Each of the songs on the album has a story to tell and imparts a feeling of its own urgency. The two songs above that open this folky feast are good examples of that, There is a feeling of history fueled by contemporariness. Several instrumentals also show off the band’s extraordinary playing skills, while adding to the mood, the largely optimistic thrust this music makes.
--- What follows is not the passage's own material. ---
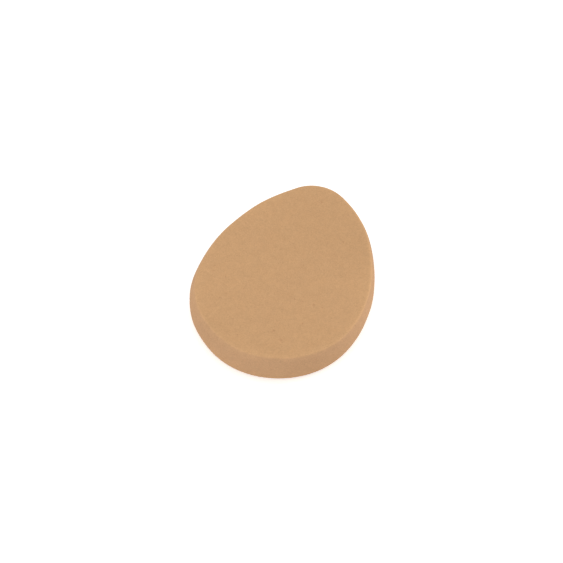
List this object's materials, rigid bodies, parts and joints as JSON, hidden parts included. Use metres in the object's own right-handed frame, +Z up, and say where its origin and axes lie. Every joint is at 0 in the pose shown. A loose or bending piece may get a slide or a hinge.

You also find some major poetry going on, as in David’s “Sun and Rain,” seemingly addressed to their young son. This again is a song that sounds like I grew up with it, one that quickly comes to the tongue, and enters memory. There is also the remarkably pun-like and musical phrase (that I’ve never seen anything quite like) away from the sea son

As summer falls away from the sea son/and your endings are endlessly getting nearer/As desire burns and sweetens into treason/And ties our hands and cries to persevere./Because you may never never know/When love can stand up stronger/Don’t try so hard and I won’t get harder/Be the mothers sons and daughters to bring us back to the soil/Where the sun and rain it can fall

Or, you have Enion, continuing the poetry, ending the record with the title song, “Fading Mystery,” addressed to her brother, who died several year previous –

Remember walking through the redwood trees/The light in your eyes set fire to the breeze/Oh I was captured and never released/Til you were gone./And you, you were ill at ease/In a world where passion’s a slow death/Sometimes I think I can sense your breath/On the wind

Of another of her songs on this album, she said, “I'd say about “Don't Go” that it reflects a worldview I had to come to after the flood experience - that everything is unfolding exactly as it is supposed to, so in that sense, it is a song of both personal growth and expressive of a survival technique.”

The album is indeed a help, and an enjoyable one at that, in that old saw we all live with each day, survival, and, hopefully, another one we strive for, personal growth. Their seventh album is a culmination of this ultra-creative pair’s quest for beauty and expression of light in the midst of whatever darkness may befall them.